Peki birde 2010 dan itibaren görev alan Cumhurbaşkanlarına bakalım isterseniz.

2010 da Cumhurbaşkanı Sayın Derviş Eroğluydu ,arkasından sayın Mustafa Akıncı bu görevi devraldı ve son olarakta şimdi görevde sayın Ersin Tatar

Ama gelin görün ki bugüne kadar hiçkimsenin KKTC’ nin Düsseldorftaki fahri konsolosdan haberi yok.

Ne 2010 dan itiberen Dışişleri Bakanı olarak görev yapanların,ne Bakanlar kurulunda bulunanların nede Cumhurbaşkanlarının.
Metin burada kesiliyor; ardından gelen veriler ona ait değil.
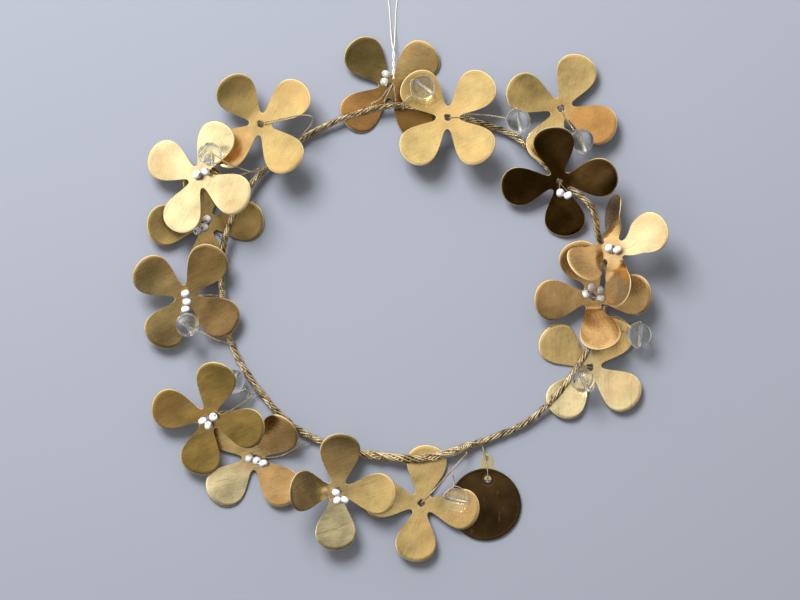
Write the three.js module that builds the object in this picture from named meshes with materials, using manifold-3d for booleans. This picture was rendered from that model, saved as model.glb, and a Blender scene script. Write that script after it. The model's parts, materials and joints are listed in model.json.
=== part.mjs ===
// A flower crown: a hoop of twisted brass wire that carries fifteen four-petal brass flowers on
// twisted wire stems, with pearl seed beads, round glass beads, a round hang tag and a thread.
// Millimetres. The hoop lies in the XY plane and the flowers face +Z. z = 0 is the surface it lies on.
import * as THREE from 'three';
import { mergeVertices } from 'three/addons/utils/BufferGeometryUtils.js';
import Module from 'manifold-3d';

const wasm = await Module();
wasm.setup();

// Driving dimensions
const SHEET = 0.4; // brass sheet of the flowers
const PETAL_TIP = 25; // flower centre to petal tip
const NECK = 4.5; // distance from the centre at which a petal starts to bend
const HOLE_RADIUS = 1.35; // hole in a flower's centre
const MIDDLE = 0.55; // place of the middle row of points between hole and outline
const HOOP_RADIUS = 1.35; // half the thickness of the twisted hoop
const LAP_EXTRA = 0.65; // how much thicker the hoop is where its ends lap
const STEM_RADIUS = 0.4; // twisted stem
const CLASP_LENGTH = 5; // a stem's winding around the hoop
const CLASP_WALL = 0.5;
const GAP = 0.5; // clearance between pieces that touch on the real crown
const BEAD_RADIUS = 1.9; // seed bead
const CRYSTAL_RADIUS = 5; // glass bead
const CRYSTAL_BORE = 0.8;
const LOOP_RADIUS = 0.25; // the single wire that holds a glass bead
const LOOP_GAP = 0.9; // its middle line off the bead
// The loop from its fork to the bore's mouth: share of the angle, and height off the bead.
const LOOP_STEPS = [[0.12, 0.85], [0.35, 0.8], [0.6, 0.8], [0.82, 0.95], [0.95, 1], [1, 0.55]];
const TAG_RADIUS = 15.25;
const TAG_THICKNESS = 0.7;
const TAG_HOLE = 1.5;
const THREAD_RADIUS = 0.22;

const BRASS = { color: 0xb99550, roughness: 0.35, metalness: 1 };
const AGED_BRASS = { color: 0x5a4423, roughness: 0.3, metalness: 1 };
const WIRE = { color: 0xa88a55, roughness: 0.35, metalness: 1 };
const PEARL = { color: 0xe9e6e2, roughness: 0.3, metalness: 0 };
const GLASS = { color: 0xdfe8ea, roughness: 0.05, metalness: 0 };
const THREAD = { color: 0xd8d2c6, roughness: 0.6, metalness: 0 };

// The outline of half a petal, from the notch beside it to its tip: degrees off the petal's
// middle line, and distance from the flower's centre.
const HALF_PETAL = [[45, 5], [31, 8], [29.5, 16.5], [20, 22.6], [0, PETAL_TIP]];

// The middle line of the hoop, clockwise from the top.
const HOOP_POINTS = [
  [-9.8, 74.5, 6.1], [8, 72.6, 6.1], [24.3, 68.5, 5.1], [42.4, 62.2, 3.6], [56, 49.5, 6.1],
  [67.2, 39.2, 7.9], [75.5, 31, 10.1], [79.2, 17, 5.4], [83, 2.6, 4.6], [80.8, -13, 4.6],
  [72.5, -32.5, 6.1], [62, -47.5, 5.6], [49.1, -59.9, 3.1], [28.3, -68.9, 3.1], [6.3, -75.3, 5.3],
  [-13.2, -74.8, 4.6], [-37.2, -69.2, 3.1], [-53.3, -59.9, 3.3], [-68.9, -42, 2.6],
  [-78.2, -24.5, 2.6], [-81.4, -2.3, 4.6], [-79.5, 19, 7.1], [-71, 38, 6.7], [-56, 54, 3.6],
  [-38.7, 65.3, 4.3],
];

// The flowers, clockwise from the top. `turn` is the direction of the first petal, `tilt` the
// slope of the flower towards the side `toward` that is raised, all in degrees. Each petal has a
// fold at its neck, a bend along its length, a roll about its middle line and, on the crushed
// flowers, a swing to one side.
const FLOWERS = [
  { at: [-9.8, 83, 2.3], turn: 41, tilt: 6, toward: 150,
    petals: [[0, 8, 0], [0, 8, 0], [-5, 4, 0], [0, 6, 0]], beads: [[-1.9, 5.3], [-2.6, 1.9]] },
  { at: [14.7, 68.9, 12], turn: 44, tilt: 12, toward: -45,
    petals: [[0, 4, 0], [0, 12, 0], [0, -4, 0], [0, 6, 0]], beads: [] },
  { at: [63, 73, 7.1], turn: 67, tilt: 8, toward: 240,
    petals: [[0, 6, 0], [0, 8, 0], [0, 8, 0], [0, 4, 0]], beads: [] },
  { at: [61.9, 42.2, 11.1], turn: 8, tilt: 24, toward: 75,
    petals: [[8, -4, 0], [0, 8, 0], [0, 6, 0], [0, 4, 0]], beads: [[0.6, -4.4], [3.8, -5.4]] },
  { at: [84.2, 12.9, 16.6], turn: 10, tilt: 18, toward: 338,
    petals: [[2, 4, 0, 14], [-17, -6, -54, -5], [48, 8, 0, 24], [14, 0, 38]],
    beads: [[-1.4, 0.4], [2.2, -0.4]] },
  { at: [76.3, -6.9, 8.3], turn: 4, tilt: 4, toward: 80,
    petals: [[6, 10, 0], [0, 2, 0, 16], [0, 8, 0], [30, 8, 0, 6]],
    beads: [[-3, 1.4], [-0.8, 4.2], [2.8, 3], [3.2, -0.4]] },
  { at: [75.6, -37, 1.5], turn: 53, tilt: 4, toward: 300,
    petals: [[0, 4, 0], [0, 4, 0], [0, 4, 0], [0, 6, 0]], beads: [] },
  { at: [3.6, -94.8, 3.1], turn: 82, tilt: 4, toward: 260,
    petals: [[0, -2, 0], [0, 4, 0], [0, 4, 0], [0, 4, 0]], beads: [] },
  { at: [-31.9, -89.2, 9.6], turn: 87, tilt: 8, toward: 185,
    petals: [[0, 18, 0], [26, 16, 0], [0, -2, 0], [8, 18, 0]],
    beads: [[-1, -0.4], [-0.6, -3.6], [2.6, -3.6]] },
  { at: [-67.9, -75.7, 2.7], turn: 45, tilt: 5, toward: 60,
    petals: [[20, 4, 0], [0, 0, 0], [0, 8, 0], [4, 6, 0]],
    beads: [[-1.6, 0.4], [1.6, -0.6], [4.4, -1.8]] },
  { at: [-86.5, -58.2, 11.1], turn: 77, tilt: 14, toward: 44,
    petals: [[0, 6, 0], [0, 6, 0], [0, 4, 0], [0, 4, 0]], beads: [[-2, -0.6], [0.6, -2.6], [2.8, 1.2]] },
  { at: [-96, -6.6, 9.6], turn: 57, tilt: 10, toward: 120,
    petals: [[0, 6, 0], [0, 6, 0], [0, -6, 0], [0, 4, 0]], beads: [[-0.4, 1.6], [0.2, -2], [-0.4, -5.2]] },
  { at: [-88.5, 24.7, 2.7], turn: 3, tilt: 6, toward: 171,
    petals: [[0, 6, 0], [0, 0, 0], [0, 8, 0], [0, 8, 0]], beads: [[0.6, 1.6], [-0.6, -1.8], [-3.4, -3.4]] },
  { at: [-90.2, 43.6, 15.1], turn: 64, tilt: 20, toward: 351,
    petals: [[0, 2, 0], [0, 8, 0], [0, 6, 0], [0, -8, 0]], beads: [[0.2, 0.8], [4.2, 2]] },
  { at: [-64.4, 66.1, 13.1], turn: 38, tilt: 16, toward: -46,
    petals: [[0, 6, 0], [8, 24, 0], [0, 6, 0], [0, -4, 0]], beads: [] },
];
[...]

Neticede eğer bir yanlışlık varsa ülkede siyaset yapan tüm partiler, vekilleri ve senpatizanlarıda bu işin mesulu aslında.

Ama gelin görün ki yasaklı vukuatlı bir çete örgütü üyesi denilen bir şahısın

Cumhurbaşkanı sayın Ersin Tatarla yan yana çekilmiş bir fotoğrafı medyaya servis edilerek Ersin Tatar dövülmek isteniyor.

Dövmek isteyenler ise belli...Şimdi Hükümette bulunmayan partiler ,taraftarları,

Cumhurbaşkanlığı seçimini kaybedenlerin senpatizanları vs...

El insaf arkadaşlar yahu...biraz samimiyet ..biraz ciddiyet....

Son söz olarak psikolog Carl Hovlandın Uykucu etki kavramından bahsedelim.Hovland, inandırıcılık seviyesi oldukça düşük bile olsa bir haberin belli bir süre geçtikten sonra insanları ikna edebileceğini, çünkü insanların başlangıçtaki haber kaynağını unutabileceğini savunuyor. Güvensiz kaynaklardan bile gelse zaman içinde belli haberlerin inandırıcılığı artabilir.

Algı yönetmenleri ve manipülatörler güzel şey konuşur ama genellikle çirkin şeyler yaparlar. Bunun en önemli kanıtı, sonuçlardır Manipülasyonun başarısız olması için en can alıcı noktası amaca yönelerek “niçin” sorusunu sormaktır.

Acaba sayın Ersin Tatar bir şahsın yasaklı vukuatlı bir çete üyesi olduğunu bilse bu resmi çektirirmiydi.